To plot the comparison, we must find the environment/replicate pairs that appear
in both datasets as well as the common barcodes.

In [None]:
# Collect groups for previous inference
keys_prev = values.(keys(DF.groupby(df_prev, [:env, :rep])))

# Collect groups for new inference 
keys_fit = values.(keys(DF.groupby(df_fit, [:env, :rep])))

# Find intersecting groups
keys_intersect = intersect(keys_prev, keys_fit)

# Find intersecting barcodes
bc_intersect = intersect(unique(df_fit.barcode), unique(df_prev.barcode))

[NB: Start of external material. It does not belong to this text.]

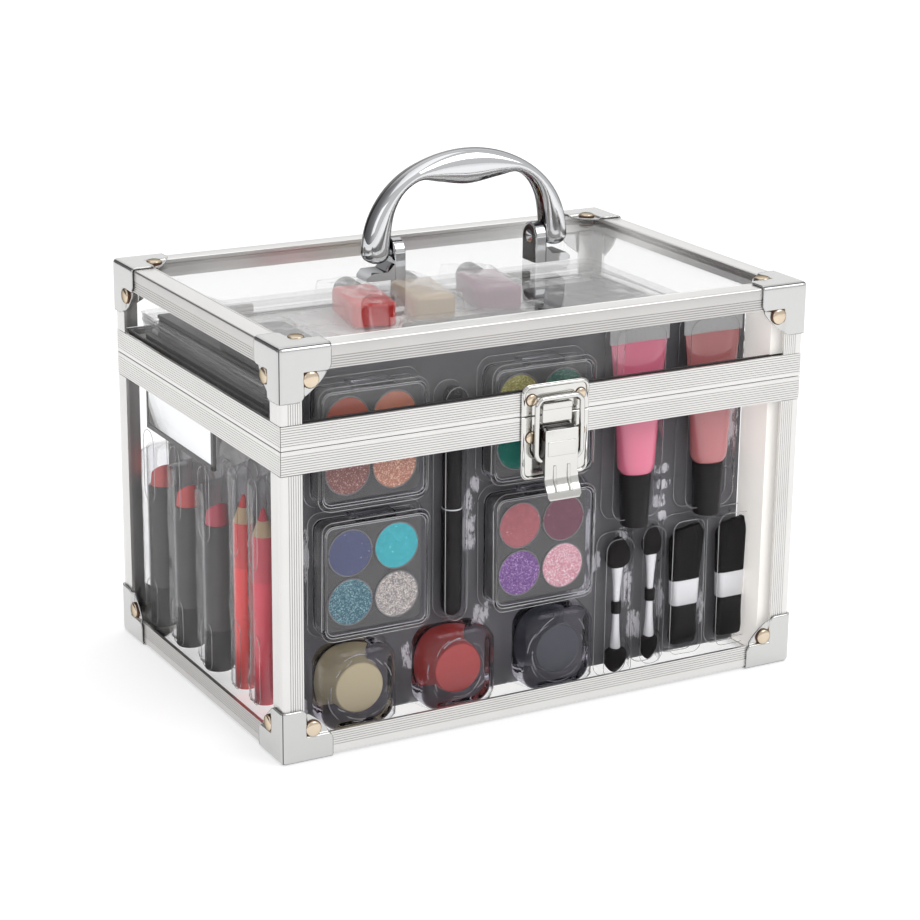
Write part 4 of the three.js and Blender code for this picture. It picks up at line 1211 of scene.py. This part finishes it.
FRONT_FOLD_HIGHLIGHTS = [(x, z, 23, 24, 12.6, 5) for _, x, z, _ in PALETTES]
FRONT_FOLD_HIGHLIGHTS += [(x, 112, 11, 40, 9, 5) for x in TUBE_PLACES] + [(x, 36, 7.4, 29, 8.6, 4) for x, _ in BRUSHES]
FRONT_FOLD_HIGHLIGHTS += [(x, 35 + drop, half, 30, 8.0, 4.5) for x, drop, half in APPLICATORS] + [(-36, 90, 4.3, 48, 10, 5)]
fold_highlights("front_blister_fold_highlights", FRONT_FOLD_HIGHLIGHTS, front, 2.0)
film("front_header_film", [(0, 160, 110, 6, 0, 4)], front, (-101, 37), (131, 157.5), 1.4, 15.8, 1.0, 4.0, 1.2, HAZY, 9)
# the return glows: painted light
wall_strip = block(3.2, card_half_z, 0.3, 18.8, 0.6, 0.2)
piece("front_card_return", [(front(wall_strip, card_high.x - 0.8, card_z), RETURN_CARD_GLOW)],
      "base", smooth=40)

left_low, left_high = box("left_tray")
left_half, left_middle = (left_high.y - left_low.y) / 2, (left_high.y + left_low.y) / 2
left_half_z, left_z = (left_high.z - left_low.z) / 2, (left_low.z + left_high.z) / 2
piece("left_card", [
    (left(block(left_half, left_half_z, -0.7, 0, 2, 0.2), left_middle, left_z), SIDE_CARD),
    (left(block(left_half, left_half_z, -1.2, -0.6, 2, 0.2), left_middle, left_z), CREAM_CARD),
], "base", ["left_tray"], smooth=40)
LEFT_ITEMS = [(-y, 47, 6.6, 40, 13.4, 6) for _, y, _, _ in CRAYONS] + [(-y, 53, 5.0, 48, 10.2, 5) for _, y, _ in PENCILS]
film("left_blister", LEFT_ITEMS, left, (-left_high.y + 1, -left_low.y - 1), (5.4, 117), 1.1, 0.5, 1.2,
     2.6, 0.4, FILM, 8)
LEFT_FOLD_HIGHLIGHTS = [(-y, 78, 5.6, 16, 13.2, 5) for _, y, _, _ in CRAYONS] + [(-y, 16, 5.6, 10, 13.2, 4) for _, y, _, _ in CRAYONS]
LEFT_FOLD_HIGHLIGHTS += [(-y, 82, 4.0, 19, 10.4, 4) for _, y, _ in PENCILS] + [(-y, 20, 4.4, 15, 10.2, 4) for _, y, _ in PENCILS]
fold_highlights("left_blister_fold_highlights", LEFT_FOLD_HIGHLIGHTS, left, 1.2)


# ---------------------------------------------------------------- mirror
mirror_low, mirror_high = box("mirror")
mirror_half = (mirror_high.y - mirror_low.y) / 2
mirror_tall = (mirror_high.z - mirror_low.z) / 2
mirror_middle = ((mirror_low.y + mirror_high.y) / 2, (mirror_low.z + mirror_high.z) / 2)


def on_mirror(shape):
    return mapped(shape, OUT_LEFT, (mirror_high.x, mirror_middle[0], mirror_middle[1]))


glass = on_mirror(block(mirror_half - 1.6, mirror_tall - 1.4, 0.2, 1.3, 0.6, 0.25))
rim = joined(*[
    on_mirror(moved(block(half_u, half_v, 0, 1.5, 0.4, 0.2), u, v)) for u, v, half_u, half_v in (
        (0, -mirror_tall + 1.1, mirror_half, 1.1), (0, mirror_tall - 0.7, mirror_half, 0.7),
        (mirror_half - 1.2, 0, 1.2, mirror_tall), (-mirror_half + 0.7, 0, 0.7, mirror_tall),
    )
])
piece("mirror_plate", [(glass, MIRROR), (rim, GAP_SHADE_AND_MIRROR_RIM)], "base", ["mirror"], smooth=40)


# ---------------------------------------------------------------- top tray
tray_low, tray_high = box("top_tray")


def flat_block(half_x, half_y, low, high, radius, edge, x, y, turn=0.0):
    shape = mapped(block(half_x, half_y, low, high, radius, edge, 6, 4), Matrix.Rotation(math.radians(turn), 3, "Z"))
    return moved(shape, x, y, 0)


tray_x, tray_y = (tray_low.x + tray_high.x) / 2, (tray_low.y + tray_high.y) / 2
half_x, half_y = (tray_high.x - tray_low.x) / 2, (tray_high.y - tray_low.y) / 2
floor_sheet = flat_block(half_x - 4, half_y - 3, tray_low.z, tray_low.z + 1.2, 3, 0.3, tray_x, tray_y)
rims = []
for level, (grow, wide) in enumerate(((0, 1.6), (-2.2, 1.0), (-4.0, 0.8))):
    z = tray_high.z - 3 - 2.4 * level
    outline = rounded(half_x + grow - 1.2, half_y + grow - 1.2, 4, 8)
    rims.append(moved(tube([(x, y, z) for x, y in outline], wide * 0.8, 8, closed=True), tray_x, tray_y, 0))
wall_rings = [
    [(x, y, z) for x, y in rounded(half_x + grow, half_y + grow, 4, 8)]
    for grow, z in ((-1, tray_low.z), (-0.4, tray_high.z - 0.6), (0, tray_high.z), (-0.9, tray_high.z), (-1.6, tray_low.z + 1))
]
walls = moved(outward(loft(wall_rings + wall_rings[:1], caps=False)), tray_x, tray_y, 0)
piece("top_tray_moulding", [(floor_sheet, TRAY_WHITE), (walls, TRAY_CLEAR)] + [(r, TRAY_CLEAR) for r in rims],
      "base", ["top_tray"], smooth=40)

STACK_LAYERS = 5
STACK_PITCH = 1.9
# Two copies of one stack material: a darker one, painted shade, for the layered sides and the slab under the tray
# floor, and a lighter one for the tops.
STACK_SIDE_SHADE = surface("Stack sides, painted shade", rgb(52, 50, 50), 0.35, 0.0, 0.1, 200, 0.1, extra=DULL)
STACK_TOP = surface("Stack top", rgb(96, 95, 96), 0.5, 0.0, 0.08, 60, 0.1)
BOTTLE_TURN = -10
BOTTLES = [("coral", -20, 45, (255, 48, 42)), ("champagne", 8.5, 45, (204, 170, 116)), ("mauve", 42, 46, (158, 96, 124))]
for name, x, y, colour in BOTTLES:
    glass_block = flat_block(9.8, 18, tray_low.z + 1.6, tray_low.z + 13, 3, 2.0, x, y, BOTTLE_TURN)
    liquid = flat_block(9.2, 17.2, tray_low.z + 2.4, tray_low.z + 12.4, 2.6, 1.8, x, y, BOTTLE_TURN)
    cap = mapped(lathe([(0, 0), (5.6, 0), (6.0, 0.5), (5.8, 9.8), (5.2, 10.6), (0, 10.8)], 40),
                 Matrix(((1, 0, 0), (0, 0, 1), (0, -1, 0))), (0, 18.2, 0))
    cap = mapped(cap, Matrix.Rotation(math.radians(BOTTLE_TURN), 3, "Z"), (x, y, tray_low.z + 8.2))
    piece(f"polish_{name}_glass", [(glass_block, LID_CLEAR)], "base", smooth=70)
    parts = [(liquid, glossy(f"Polish {name}", rgb(*colour), 0.3, 0.4)), (outward(cap), SOFT_BLACK)]
    piece(f"polish_{name}", parts, "base", smooth=60)
stack = []
for layer in range(STACK_LAYERS):
    low = tray_low.z + 1.4 + STACK_PITCH * layer
    inset = 0.4 * (layer % 2)
    slab = flat_block(7 - inset, 54 - inset, low, low + STACK_PITCH - 0.25, 1.2, 0.4, -103, 5)
    stack.append((slab, STACK_SIDE_SHADE))
stack.append((flat_block(6.4, 22, tray_low.z + 10.9, tray_low.z + 16.4, 2, 0.6, -103, -26), STACK_SIDE_SHADE))
stack.append((flat_block(6.6, 60, tray_low.z - 6.5, tray_low.z - 0.3, 1.2, 0.4, -104, 11), STACK_SIDE_SHADE))
stack.append((flat_block(17, 46, tray_low.z + 1.4, tray_low.z + 5.4, 4, 1.2, -75, 0), STACK_TOP))
stack.append((flat_block(34, 8, tray_low.z + 1.4, tray_low.z + 5.0, 3, 1.2, 18, 12), PALETTE_GREY))
stack.append((flat_block(22, 34, tray_low.z + 1.4, tray_low.z + 6.4, 4, 1.2, 80, 12), STACK_TOP))
piece("tray_palettes", stack, "base", smooth=50)
TOP_ITEMS = [(x, y + 4, 11, 26, 12.4, 6) for _, x, y, _ in BOTTLES] + [(-89, 8, 5, 54, 14.5, 5), (-75, 0, 18, 47, 6, 6)]
TOP_ITEMS += [(80, 10, 23, 40, 7.5, 8), (18, 12, 35, 9, 6, 5)]
film("top_blister", TOP_ITEMS, moved, (-95.5, tray_high.x - 1.5), (tray_low.y + 1.5, tray_high.y - 1.5),
     1.4, tray_low.z + 1.6, 1.5, 3.0, 1.1, CREASED, 5)


# ---------------------------------------------------------------- floor, light and camera
def floor_material():
    material, tree = blank("Pale floor")
    cloud = noise_at(tree, 3)
    shader = add(tree, "ShaderNodeBsdfPrincipled", {
        "Base Color": ramp(tree, cloud, [(0.3, (0.56, 0.56, 0.56, 1)), (0.7, (0.58, 0.58, 0.58, 1))]), "Roughness": 0.9,
        "Emission Color": (1, 1, 1, 1), "Emission Strength": 0.64,
    })
    finish_material(tree, shader.outputs["BSDF"])
    return material


span = 5000.0
floor_mesh = bpy.data.meshes.new("Floor")
floor_mesh.from_pydata([place(p) for p in ((-span, -span, 0), (span, -span, 0), (span, span, 0), (-span, span, 0))],
                       [], [(0, 1, 2, 3)])
floor_mesh.materials.append(floor_material())
floor = bpy.data.objects.new("Floor", floor_mesh)
bpy.context.scene.collection.objects.link(floor)


def studio_world():
    """A white room that is darker behind and to the left, so that metal shows its shape."""
    world = bpy.data.worlds.new("Studio")
    world.use_nodes = True
    tree = world.node_tree
    tree.nodes.clear()
    where = add(tree, "ShaderNodeTexCoord").outputs["Generated"]
    toward = Vector((0.42, -0.72, 0.55)).normalized()
    lit = add(tree, "ShaderNodeVectorMath", {0: where, 1: toward}, operation="DOT_PRODUCT").outputs["Value"]
    level = add(tree, "ShaderNodeMapRange", {
        "Value": lit, "From Min": -1.0, "From Max": 1.0, "To Min": 0.0, "To Max": 1.0,
    }).outputs["Result"]
    grey = ramp(tree, level, [
        (0.0, (0.07, 0.07, 0.073, 1)), (0.32, (0.21, 0.21, 0.217, 1)), (0.5, (0.43, 0.43, 0.44, 1)),
        (0.7, (0.66, 0.66, 0.66, 1)), (1.0, (0.7, 0.7, 0.7, 1)),
    ])
    backdrop = Vector((0.46, 0.83, 0.32)).normalized()
    behind = add(tree, "ShaderNodeVectorMath", {0: where, 1: backdrop}, operation="DOT_PRODUCT").outputs["Value"]
    share = add(tree, "ShaderNodeMapRange", {
        "Value": behind, "From Min": 0.7, "From Max": 0.93, "To Min": 0.0, "To Max": 1.0,
    }, interpolation_type="SMOOTHSTEP").outputs["Result"]
    mixed_grey = add(tree, "ShaderNodeMix", {"Factor": share, "A": grey, "B": (1, 1, 1, 1)}, data_type="RGBA")
    grey = [s for s in mixed_grey.outputs if s.enabled][0]
    studio = add(tree, "ShaderNodeBackground", {"Color": grey, "Strength": 1.06}).outputs[0]
    plain = add(tree, "ShaderNodeBackground", {"Color": (1, 1, 1, 1), "Strength": 1.0}).outputs[0]
    seen = add(tree, "ShaderNodeLightPath").outputs["Is Camera Ray"]
    mixed = add(tree, "ShaderNodeMixShader", {0: seen, 1: studio, 2: plain}).outputs[0]
    add(tree, "ShaderNodeOutputWorld", {"Surface": mixed})
    bpy.context.scene.world = world


def lamp(name, at, aim, size, power):
    data = bpy.data.lights.new(name, "AREA")
    data.shape, data.size, data.energy = "SQUARE", size, power
    thing = bpy.data.objects.new(name, data)
    bpy.context.scene.collection.objects.link(thing)
    thing.location = at
    thing.rotation_euler = (Vector(aim) - Vector(at)).to_track_quat("-Z", "Y").to_euler()


studio_world()
lamp("Key", (0.7, -1.1, 1.3), (0, 0, 0.08), 1.1, 9)
lamp("Top", (-0.2, 0.2, 1.6), (0, 0, 0.1), 1.4, 4)
lamp("Fill", (-1.4, -0.7, 0.8), (0, 0, 0.08), 0.9, 2)

CAMERA_AZIMUTH = -0.5063
CAMERA_ELEVATION = 0.3054
CAMERA_ROLL = 0.0111
CAMERA_DISTANCE = 1120.4
CAMERA_TARGET = (14.2, 19.9, 77.0)


def camera():
    back = Vector((
        math.sin(CAMERA_AZIMUTH) * math.cos(CAMERA_ELEVATION), -math.cos(CAMERA_AZIMUTH) * math.cos(CAMERA_ELEVATION),
        math.sin(CAMERA_ELEVATION),
    ))
    right = Vector((0, 0, 1)).cross(back).normalized()
    up = back.cross(right)
    c, s = math.cos(CAMERA_ROLL), math.sin(CAMERA_ROLL)
    right, up = c * right + s * up, c * up - s * right
    data = bpy.data.cameras.new("Camera")
    data.lens, data.sensor_width = 100.5, 36.0
    thing = bpy.data.objects.new("Camera", data)
    bpy.context.scene.collection.objects.link(thing)
    turn = Matrix((right, up, back)).transposed().to_4x4()
    thing.matrix_world = Matrix.Translation(place(CAMERA_TARGET) + back * CAMERA_DISTANCE * MM) @ turn
    bpy.context.scene.camera = thing


camera()
scene = bpy.context.scene
scene.view_settings.view_transform = "Standard"
scene.cycles.transparent_max_bounces = 32
scene.cycles.caustics_reflective = False
scene.cycles.caustics_refractive = False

println("# envs = $(length(keys_intersect))")
println("# barcodes = $(length(bc_intersect)) out of $(length(unique(df_fit.barcode)))")


We see that a little over 100 barcodes were excluded from the original Kinsler
et al dataset. The authors did not explain why this is the case, so I'll need to
ask them directly.

Let's now plot the pairwise comparisons.

In [None]:

# Define number of rows and columns in subplots
n_col, n_row = [4, 5]

# Initialize figure
fig = Figure(resolution=(350 * n_col, 350 * n_row))

# Add GridLayout
gl = fig[1, 1] = GridLayout()

# Add axis
axes = [
    Axis(
        gl[i, j],
        xlabel="Bayesian inference",
        ylabel="old method",
    ) for i = 1:n_row for j = 1:n_col
]

# Loop through groups
for (i, (env, rep)) in enumerate(keys_intersect)
    # Extract old and new inference
    data_bayes = DF.sort!(
        df_fit[
            (df_fit.env.==env).&(df_fit.rep.==rep).&([x ∈ bc_intersect for x in df_fit.barcode]),
            :],
        :barcode
    )
    data_prev = DF.sort!(
        df_prev[
            (df_prev.env.==env).&(df_prev.rep.==rep).&([x ∈ bc_intersect for x in df_prev.barcode]),
            :],
        :barcode
    )

    # Plot identity line
    lines!(
        axes[i],
        repeat([[
                minimum([data_bayes.median; data_prev.fitness]),
                maximum([data_bayes.median; data_prev.fitness])
            ]],
            2)...,
        color=:black
    )

    # Plot x-axis error-bar
    errorbars!(
        axes[i],
        data_bayes.median,
        data_prev.fitness,
        abs.(data_bayes.median .- data_bayes[:, Symbol("16.0_percentile")]),
        abs.(data_bayes.median .- data_bayes[:, Symbol("84.0_percentile")]),
        color=(:gray, 0.5),
        direction=:x
    )

    # Plot y-axis error-bar
    errorbars!(
        axes[i],
        data_bayes.median,
        data_prev.fitness,
        data_prev.error,
        color=(:gray, 0.5),
        direction=:y
    )

    # Plot centroid
    scatter!(axes[i], data_bayes.median, data_prev.fitness, markersize=7)

    # Set title
    axes[i].title = "$(env) | $(rep)"
end # for

fig

Although there are some suspiciously-diverging comparisons, these are mostly for
the M3 datasets, where I am less certain about the replicate number matching
with each other (something interesting to consider about the M3 data), the rest
of the comparisons look really good. As expected, the error bars from the
Bayesian inference look significantly bigger than with the older method.